Research done with Maria includes the production of radioisotopes, research using neutron beams, neutron therapy, and neutron activation analysis. It operates for about 4,000 hours annually, usually in blocks of 100 hours.

==Technical description==
The technical details of the reactor are given in the references.

Maria is a pool-type reactor with a power of 30 MW (thermal). Despite being a pool reactor, it contains channels (aluminum tubes) individually connected to the primary coolant. The water pool provides cooling for elements (e.g., fuel elements) that are not otherwise cooled, and also acts as radiation shielding. Maria uses enriched uranium as fuel (80% enrichment in ^{235}U till 1999, and 36% since). The fuel elements and channels are vertical but arranged conically. Water and beryllium blocks serve as the moderator (70% and 30% of the moderation, respectively). Elements of boron carbide sheathed in aluminum are utilized for control, compensation, and safety. The use of beryllium blocks permits a comparatively large fuel lattice pitch, and consequently large volume for payload targets. There is also a graphite reflector (aluminum sheathed). Maria supplies a neutron flux of 4 × 10^{14} n/cm^{2}s (thermal neutrons) and 2 × 10^{14} n/cm^{2}s (fast neutrons). There are six horizontal channels for controlled use of neutron beams. There is also a window of lead-containing glass through which the core can be viewed. The reactor is housed in a sealed containment.

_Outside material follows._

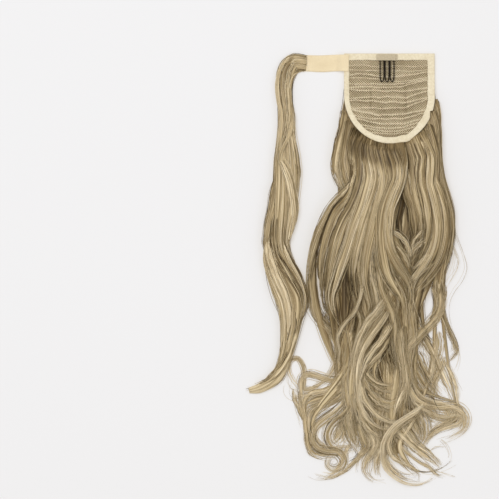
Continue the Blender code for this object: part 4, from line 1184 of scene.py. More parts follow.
# Flyaways: thin loose hairs that stand off the mass, by height in metres, number of hairs, and way.
flyaways = (
    (0.010, 3, (446, 214), (452, 228), (458, 243), (463, 257), (465, 269), (460, 281), (453, 290), (448, 301),
     (447, 314), (450, 328), (455, 341)),
    (0.008, 4, (449, 236), (455, 250), (458, 262), (454, 274), (447, 286), (444, 298)),
    (0.009, 3, (451, 246), (452, 260), (449, 273), (445, 286)),
    (0.012, 4, (341, 130), (337, 142), (333, 154), (331, 165), (333, 176), (338, 187)),
    (0.010, 3, (340, 138), (334, 150), (330, 162), (331, 174), (335, 186)),
    (0.004, 3, (296, 392), (291, 387), (289, 378), (292, 368)),
    (0.003, 3, (300, 400), (293, 399), (288, 392), (290, 384)),
    (0.003, 4, (296, 396), (296, 408), (300, 420), (305, 432)),
    (0.004, 3, (447, 364), (453, 376), (457, 388), (459, 400)),
    (0.004, 3, (455, 344), (459, 354), (458, 365), (455, 374)),
    (0.003, 3, (440, 440), (447, 447), (449, 456), (444, 464)),
    (0.003, 3, (430, 452), (437, 447), (446, 446)),
    (0.003, 3, (424, 462), (433, 469), (443, 473), (456, 477)),
    (0.003, 3, (360, 458), (352, 467), (343, 473), (332, 477), (318, 479), (306, 474)),
    (0.003, 3, (372, 458), (369, 468), (371, 477), (379, 481), (388, 482)),
    (0.003, 4, (389, 462), (397, 470), (408, 474), (420, 473)),
    (0.003, 3, (345, 449), (347, 458), (342, 466)),
)

# stationY in words: the stations lie at even steps down the page
def stationY(places):
    step = (hair["lastStation"] - hair["firstStation"]) / (len(bodySections) - 1)
    return -hair["length"] * (hair["firstStation"] + places * step)


# hairDepth in words: the depth at the stations, straight between them
def hairDepth(y):
    stations = -stationY(np.arange(len(bodySections)))
    shares = np.array(bodySections)[:, 2]
    return hair["depth"] * np.interp(-y, stations, shares, right=hair["tipShare"])


# lieOfHair in words: a half ellipse across the body, 1 in its middle and 0 beside it
def lieOfHair(x, y):
    stations = -stationY(np.arange(len(bodySections)))
    edges = np.array(bodySections)[:, :2] * hair["spread"]
    left, right = (np.interp(-y, stations, edges[:, side]) for side in (0, 1))
    off = np.abs(x - (left + right) / 2) / ((right - left) / 2 + hair["lockWidth"])
    return np.sqrt(1 - np.minimum(off, 1) ** 2)


# lockLine in words: the route through its stations, then arcs that each turn by an angle over a run
def lockLine(level, first, route, curls):
    places = np.linspace(0, len(route) - 1, (len(route) - 1) * hair["routeSteps"] + 1)
    x = smoothRoute(np.array(route) * hair["spread"], places)
    y = stationY(first + places)
    start = hair["lockWidth"] * (0.25 + 0.3 * abs(math.sin(90 * sum(route))))
    above = -base["tapeWidth"] - 2 * seamGap - start if first == 0 else y[0] + start
    x = np.concatenate([hair["rootTuck"] * x[:1] if first == 0 else x[:1], x])
    y = np.concatenate([[above], y])
    heading = math.atan2(x[-1] - x[-2], y[-2] - y[-1])
    for turn, run in curls:
        steps = max(8, round(abs(turn) / 5))
        angles = heading + math.radians(turn) * (np.arange(steps) + 0.5) / steps
        stride = run * hair["spread"] / steps
        x = np.concatenate([x, x[-1] + np.cumsum(stride * np.sin(angles))])
        y = np.concatenate([y, y[-1] - np.cumsum(stride * np.cos(angles))])
        heading += math.radians(turn)
    return np.stack([x, y, level * hairDepth(y) * lieOfHair(x, y)], axis=1)


# alongBends in words: the same line with its points closer together where it bends, and each
# point's share of the length
def alongBends(line, count):
    steps = np.diff(line[:, :2], axis=0)
    lengths = np.linalg.norm(steps, axis=1)
    headings = np.unwrap(np.arctan2(steps[:, 1], steps[:, 0]))
    bends = np.abs(np.diff(headings, prepend=headings[0]))
    pace = lengths / lengths.sum() + hair["bendWeight"] * bends / (bends.sum() + 1)
    run = np.concatenate([[0.0], np.cumsum(pace)])
    distance = np.concatenate([[0.0], np.cumsum(lengths)])
    marks = np.linspace(0, run[-1], count)
    placed = np.stack([np.interp(marks, run, column) for column in line.T], axis=1)
    return placed, np.interp(marks, run, distance) / distance[-1], bends.sum()


# lockGirth in words: full width at first, a tenth less by three quarters, then down to over a quarter
def lockGirth(share):
    return 1 - 0.10 * ease(share / 0.75) - 0.62 * ease((share - 0.70) / 0.30)


# underBase in words: the height is held below the base's underside, and freed outside its edge
def underBase(points, clearance):
    x, y, z = points[..., 0], points[..., 1], points[..., 2]
    free = 2.4 * np.maximum(outsideBase(x, y) - 0.0020, 0.0)
    roof = baseHeight(x, y) - bindingLook["outer"] - seamGap - clearance + free
    least = clearance + 0.0002
    z = np.minimum(z, np.maximum(roof, least))
    return np.stack([x, y, np.maximum(z, least)], axis=-1)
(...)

Following preparation which started in 2004, Maria was converted to use low-enriched uranium (LEU) fuel by 2012.

==History==
Construction began on 16 June 1970, and the reactor was activated on 18 December 1974. With the shutdown of the Ewa reactor in 1995 it became Poland's only research nuclear reactor.

In 2015, Maria was relicensed for an additional ten years of operation, until 2025. On 1 April 2025, the Maria reactor was temporarily shut down due to the licence ending and was not expected to resume operations before the renewal of its licence (expected no earlier than 8 May 2025).

==Production of medical radioisotopes==
In February 2010, it was announced that Maria would start producing medical isotopes in cooperation with Covidien, to help ease the isotope shortages due to shutdowns of the Canadian NRU reactor and the Dutch Petten nuclear reactor.